The other one is the link layout / fit situation. On my 6.75″ wrist, I couldn’t quite dial in the perfect fit and have the clasp perfectly centered. Part of that is on me… my wrist is annoyingly asymmetric, so I need more links removed at 6 o’clock than 12 o’clock; but there weren’t enough removable links on the 6 o’clock side to get it exactly how I wanted. I know it’s possible to address at a Rolex service center, and I may do it eventually, but it’s worth noting if you also have a smaller or lopsided wrist.

Rolex CPO: A reasonable solution to “I’m scared to buy vintage”

One last note, because I think it matters: I bought mine through Rolex CPO, and yes… it costs more than your neighborhood dealer. But for me, the value is real. I like knowing the movement hasn’t been “touched up” with mystery parts or even just serviced badly, which is something I’ve seen more often than I’d like. I like that it’s been tested back to spec, and I like having a Rolex warranty backing up a watch that’s old enough to have opinions about music.

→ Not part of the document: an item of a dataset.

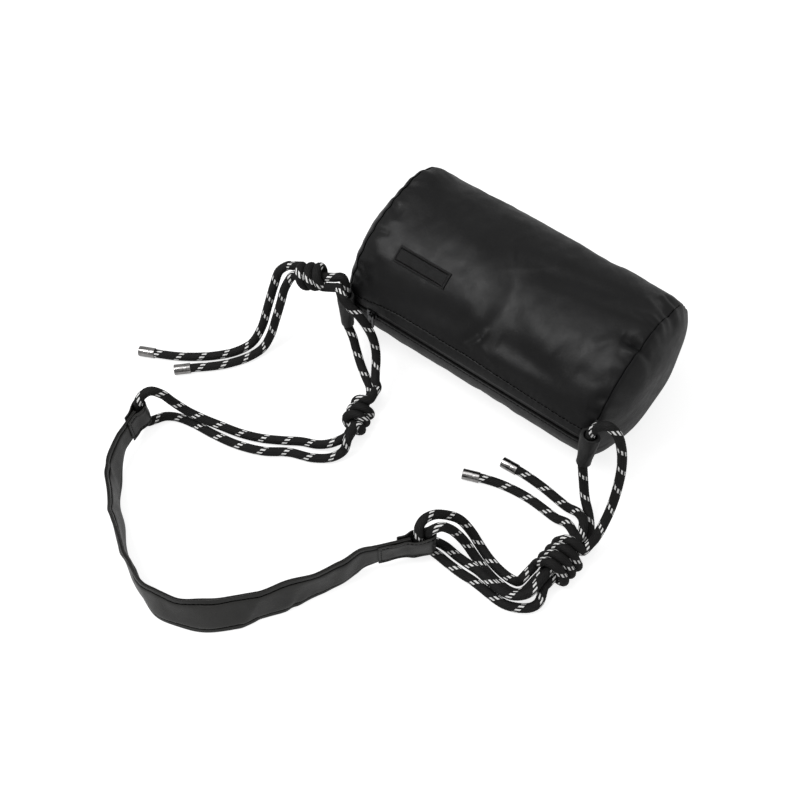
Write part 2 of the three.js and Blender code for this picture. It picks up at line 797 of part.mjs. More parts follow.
const strapUpperRoute = at(tunnels.left, [
  [-89.3, -171.5, 46.5], [-85.5, -165, 49], [-79, -159, 43], [-72.5, -154.5, 31],
  [-62.5, -149.5, 19.5], [-48.5, -144.5, 13.4], [-34.5, -139.5, 10], [-17.5, -133, 5.6],
  [0.5, -125, onFloor], [17.5, -115, onFloor], [31, -106, onFloor], [45, -100, 5.4],
  [55.6, -93.2, 9.6],
]);
const leftTunnelRoute = at(tunnels.left, [
  [45.5, -26.5, 11.5], [36.5, -20.5, 10], [25, -13.5, 13], [15, -7, 20], [7.5, -2.4, 29],
]);
const leftOverRoute = at(tunnels.left, [[-0.9, 1.2, 95.5], [-4.1, 1.3, 101.8]]);
const leftTailBackRoute = at(tunnels.left, [
  [-52.8, -21.4, 73.5], [-55.3, -26.5, 56], [-58, -33, 36], [-60, -41.5, 17], [-62, -51.5, 7],
  [-67.5, -66.5, onFloor], [-78.5, -84.5, onFloor], [-89.5, -96.5, onFloor], [-97, -104, inTip],
  [-102.75, -109.75, inTip], [-108.5, -115.5, inTip],
]);
const rightTailRoute = at(tunnels.right, [
  [-82.5, -44.5, inTip], [-75, -41.5, inTip], [-67.5, -38.5, inTip], [-55.5, -34.5, onFloor],
  [-41.5, -32, onFloor], [-25.5, -31, onFloor], [-10.5, -32, onFloor], [1.5, -33.5, 5.5],
  [13, -34, 9.8],
]);
const rightStrapSecond = at(tunnels.right, [
  [18.3, -105.5, 8.2], [15, -109.4, 5.8], [8.5, -111.6, 4.5], [0.5, -111.8, onFloor],
  [-10.5, -110.4, onFloor], [-23.5, -106.9, 4.8], [-33.5, -104.6, 9], [-42, -104, 17.5],
  [-49, -106.5, 29], [-54.7, -111, 40], [-60.1, -116.6, 46.2],
]);
const rightStrapFourth = at(tunnels.right, [
  [-63.9, -121.8, 6.2], [-57.5, -121.2, onFloor], [-46.5, -122.2, onFloor], [-33.5, -122.8, onFloor],
  [-21.5, -122.4, onFloor], [-10.5, -123, onFloor], [0.5, -124, onFloor], [11.5, -123.4, onFloor],
  [22, -119, onFloor], [29.8, -112.5, 4.6], [32.6, -106.5, 8.2],
]);
const rightLowRoute = at(tunnels.right, [
  [32.5, -31, 11.5], [24.5, -19.5, 13.5], [13.5, -10, 20], [6, -3.5, 32],
]);
const rightOverRoute = at(tunnels.right, [
  [3, 1.5, 108], [10.5, 4, 113.5], [19, 5, 108.5], [25.5, 4.5, 96], [31, 2, 78], [35, -3.5, 56],
  [38, -13, 36], [39.5, -25, 24],
]);
const rightStrapFirst = at(tunnels.right, [
  [9.3, -102, 8.2], [3, -102.3, 5], [-7.5, -101.5, onFloor], [-21.5, -98.2, onFloor],
  [-34.5, -94, 7.5], [-45.5, -92, 16.5], [-56, -94.5, 29.5], [-64.5, -102, 39], [-71, -111, 45.6],
  [-74.1, -120.5, 47.8], [-73.6, -127.2, 45.6],
]);
const rightStrapThird = at(tunnels.right, [
  [-73.9, -126.8, 6], [-73.5, -120, onFloor], [-68.5, -113.5, onFloor], [-58.5, -111.2, 4.6],
  [-44.5, -112.4, 4.6], [-32.5, -114, 8], [-21.5, -115, 10.8], [-10.5, -116.6, 10.8],
  [0.5, -118, 10.8], [10.5, -117.4, 11.8], [19, -113, 14.2], [24, -107, 18.4],
]);
const rightTailBackRoute = at(tunnels.right, [
  [25, -31.5, 23.5], [16.5, -24.5, 18.5], [4.5, -20.5, 9], [-7.5, -17, 4.6], [-20.5, -15, onFloor],
  [-32.5, -14, onFloor], [-46.5, -14, inTip], [-54, -14.5, inTip], [-61.5, -15, inTip],
]);

function addRope(name, stretches) {
  const line = ropeLine(stretches);
  addPiece(name, closedTube(sparse(line), ropeRadius, ropeSides), ropeBraid);
  addTip(`${name}_tip_a`, line[0], line[1]);
  addTip(`${name}_tip_b`, line.at(-1), line.at(-2));
  const length = lineLength(line).toFixed(0);
  console.log(`${name}: ${length} mm long, least gap to itself ${leastGap(line, line)}`);
  return line;
}

// The left rope winds round itself in both of its knots, and goes through the strap's left end
function buildLeftRope() {
  const { leftUpper, leftLower } = knots;
  return addRope('left_rope', [
    { free: leftTailRoute },
    { winding: [...leftUpper.line].reverse() },
    { free: leftOuterRoute },
    { winding: leftLower.line },
    {
      free: [
        ...strapLowerRoute,
        ...downThroughFold(strapEnds.left, 0).reverse(),
        ...strapUpperRoute,
        ...throughKnot(leftLower, 0, -1),
        ...leftTunnelRoute,
        ...upThroughTunnel(tunnels.left),
        ...leftOverRoute,
        ...throughKnot(leftUpper, 0, 1),
        ...leftTailBackRoute,
      ],
    },
  ]);
}

// The right rope goes twice through the strap's right end, and winds round three of its own strands
function buildRightRope() {
  const knot = knots.right;
  const [lowRight, top, lowLeft] = [0, 1, 2];
  return addRope('right_rope', [
    {
      free: [
        ...rightTailRoute,
        ...throughKnot(knot, lowLeft, 1),
        ...rightStrapSecond,
        ...downThroughFold(strapEnds.right, 0),
        ...rightStrapFourth,
        ...throughKnot(knot, lowRight, -1),
        ...rightLowRoute,
        ...upThroughTunnel(tunnels.right),
        ...rightOverRoute,
      ],
    },
    { winding: knot.line },
    {
      free: [
        ...rightStrapFirst,
        ...downThroughFold(strapEnds.right, 1),
        ...rightStrapThird,
        ...throughKnot(knot, top, -1),
        ...rightTailBackRoute,
      ],
    },
  ]);
}

// The line along the strap's lower edge on the floor, and how far its upper edge leans inwards
const foldOuter = ropeRadius + foldClearance + foldWall;
const flapRunShares = [0, 0.5, 0.9, 1.2];

// The straight stretch under a flap, from the pocket towards the middle of the strap
function straightEnd(end) {
  const [alongX, alongY] = end.heading;
  const pocket = foldPoint(end, end.ropes - 1, 0);
  return flapRunShares.map((share) => {
    const back = foldOuter + seat + share * (end.flap + foldOuter);
    return [pocket.x - alongX * back, pocket.y - alongY * back];
  });
}

// The strap's free run: the share of the way from its left end to its right end, and how far
// it lies in front of the tunnels
const strapRun = [
  [0.066, 227], [0.135, 247], [0.211, 264], [0.292, 280], [0.372, 292], [0.459, 299.5],
  [0.554, 297.5], [0.638, 286], [0.7, 268], [0.755, 244], [0.806, 216], [0.853, 188],
];
const strapRoute = [
  ...straightEnd(strapEnds.left),
  ...strapRun.map(([share, forward]) => [
    THREE.MathUtils.lerp(strapEnds.left.middle.x, strapEnds.right.middle.x, share),
    tunnelMiddleY - forward,
  ]),
  ...straightEnd(strapEnds.right).reverse(),
];
const strapLean = [0, 0, 0, 0, -4, -4, -2, 0, 2, 6, 10, 13, 12, 8, 4, 2, 0, 0, 0, 0];

// A layer of the strap between two distances from its middle, with a margin above and below
function strapLayer(inner, outer, margin) {
  const line = smooth(strapRoute.map(([x, y]) => new THREE.Vector3(x, y, 0)));
  const lean = smooth(strapLean.map((value, i) => new THREE.Vector3(i / (strapLean.length - 1), value, 0)));
  const total = line.getLength();
  const half = (strapFaceWall * 2 + strapCoreWall) / 2 + seat;
  const front = [];
  const back = [];
  for (let i = 0; i <= strapSteps; i += 1) {
    const share = i / strapSteps;
    const spot = line.getPointAt(share);
    const forward = line.getTangentAt(share);
    const outwards = new THREE.Vector3(0, 0, 1).cross(forward).negate();
    const fromEnd = Math.min(share, 1 - share) * total;
    const ease = 1 - THREE.MathUtils.smoothstep(fromEnd, strapEndRun / 2, strapEndRun * 2);
    const height = THREE.MathUtils.lerp(strapHeight, strapEndHeight, ease);
    const tilt = Math.asin(-lean.getPoint(line.getUtoTmapping(share)).y / strapHeight);
    const rise = outwards.clone().multiplyScalar(Math.sin(tilt)).setZ(Math.cos(tilt));
    const across = outwards.clone().multiplyScalar(Math.cos(tilt)).setZ(-Math.sin(tilt));
    const base = spot.clone().setZ(half * Math.abs(Math.sin(tilt)) + strapEndLift * ease);
    const corner = (offset, up) => base.clone().addScaledVector(across, offset).addScaledVector(rise, up);
    front.push([corner(outer, margin), corner(outer, height / 2), corner(outer, height - margin)]);
    back.push([corner(inner, margin), corner(inner, height / 2), corner(inner, height - margin)]);
  }
  return sheetBetween(front, back);
}

// A strap end: cloth folded round the rope, with a flap that is sewn down on the strap
function strapEnd(end) {
  const inner = ropeRadius + foldClearance;
  const back = (end.ropes - 1) * strandSpacing;
  const pocketOf = (radius, height) => {
    let solid = null;
    for (const shift of end.ropes > 1 ? [0, back] : [0]) {
      const tube = toSolid(prism(oval(radius, radius, 24, -shift, 0), height));
      solid = solid ? solid.add(tube) : tube;
    }
    return back > 0 ? solid.add(toSolid(prism(rectangle(-back, 0, -radius, radius), height))) : solid;
  };
  const strapHalf = strapCoreWall / 2 + seat + strapFaceWall;
  const flapInner = strapHalf + seat;
  const flapOuter = flapInner + strapFaceWall;
  const flapEnd = -back - foldOuter - end.flap;
  const flap = toSolid(prism(rectangle(flapEnd, -back, -flapOuter, -flapInner), strapEndHeight));
  const hole = pocketOf(inner, strapEndHeight + 2 * overrun).translate([0, 0, -overrun]);
  return fromSolid(pocketOf(foldOuter, strapEndHeight).add(flap).subtract(hole));
}

function buildStrap() {
  const coreHalf = strapCoreWall / 2;
  const faceInner = coreHalf + seat;
  const faceOuter = faceInner + strapFaceWall;
  addPiece('strap_face', strapLayer(faceInner, faceOuter, 0), strapCloth);
  addPiece('strap_core', strapLayer(-coreHalf, coreHalf, strapCoreMargin), strapFoam);
  addPiece('strap_backing', strapLayer(-faceOuter, -faceInner, seat), strapCloth);
  for (const [name, end] of Object.entries(strapEnds)) {
    const piece = addPiece(`strap_end_${name}`, strapEnd(end), strapCloth);
    piece.position.copy(end.middle);
    piece.rotation.z = Math.atan2(end.heading[1], end.heading[0]);
  }
}

buildBody();
buildEnds();
buildZip();
buildSlider();
buildLabel();
buildTunnels();
buildStrap();
const leftLine = buildLeftRope();
const rightLine = buildRightRope();
console.log(`least gap between the ropes ${leastGap(leftLine, rightLine)}`);

export default bag;
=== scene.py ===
"""A small barrel bag of coated nylon with two knotted ropes and a shoulder strap.

Metres, +Z up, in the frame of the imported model. The bag lies on the floor with its axis along X and
its zip towards -Y. Soft pieces are lofted here from the same sizes as the CAD solids that they
replace, and the rigid zip parts are the CAD solids themselves. On the bag, x is the distance along
it, and a is the distance round it from the middle of the zip, upwards over the front.
"""

import math

import bpy
import numpy as np
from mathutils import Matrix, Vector


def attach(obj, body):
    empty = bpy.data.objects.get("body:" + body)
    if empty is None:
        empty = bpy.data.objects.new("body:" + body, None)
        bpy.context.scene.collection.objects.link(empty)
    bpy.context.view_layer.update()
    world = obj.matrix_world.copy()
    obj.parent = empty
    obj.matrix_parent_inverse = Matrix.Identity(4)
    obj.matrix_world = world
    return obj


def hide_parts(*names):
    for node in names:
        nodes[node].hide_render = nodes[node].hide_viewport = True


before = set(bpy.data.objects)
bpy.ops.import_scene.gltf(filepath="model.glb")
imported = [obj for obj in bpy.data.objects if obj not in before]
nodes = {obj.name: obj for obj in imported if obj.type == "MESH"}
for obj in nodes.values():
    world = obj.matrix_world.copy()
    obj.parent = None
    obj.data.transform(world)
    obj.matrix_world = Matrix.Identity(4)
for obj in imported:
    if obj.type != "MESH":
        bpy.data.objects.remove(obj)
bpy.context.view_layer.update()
TURN = 2 * math.pi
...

The CPO experience is also oddly satisfying too, in the small ways. The little pouch is nice, the CPO warranty card scratches the same itch as a full set, and it just feels… official. That said, not all CPO is priced the same. And while 1916 Company has a reputation for pricing their pre-owned watches much higher than market, I’ve noticed that their CPO prices often comes in better than others (looking at you, Bucherer), so it pays to shop the program rather than assume “CPO price” is one universal number.

And that’s kind of the story of the 16600 in general. On paper it has plenty of reasons to be “worse” than a modern diver: thicker, older bracelet tech, dated clasp; but it keeps redeeming itself in the ways that matter on the wrist. It’s a watch that feels unapologetically engineered, not curated, and that’s exactly why I wanted it.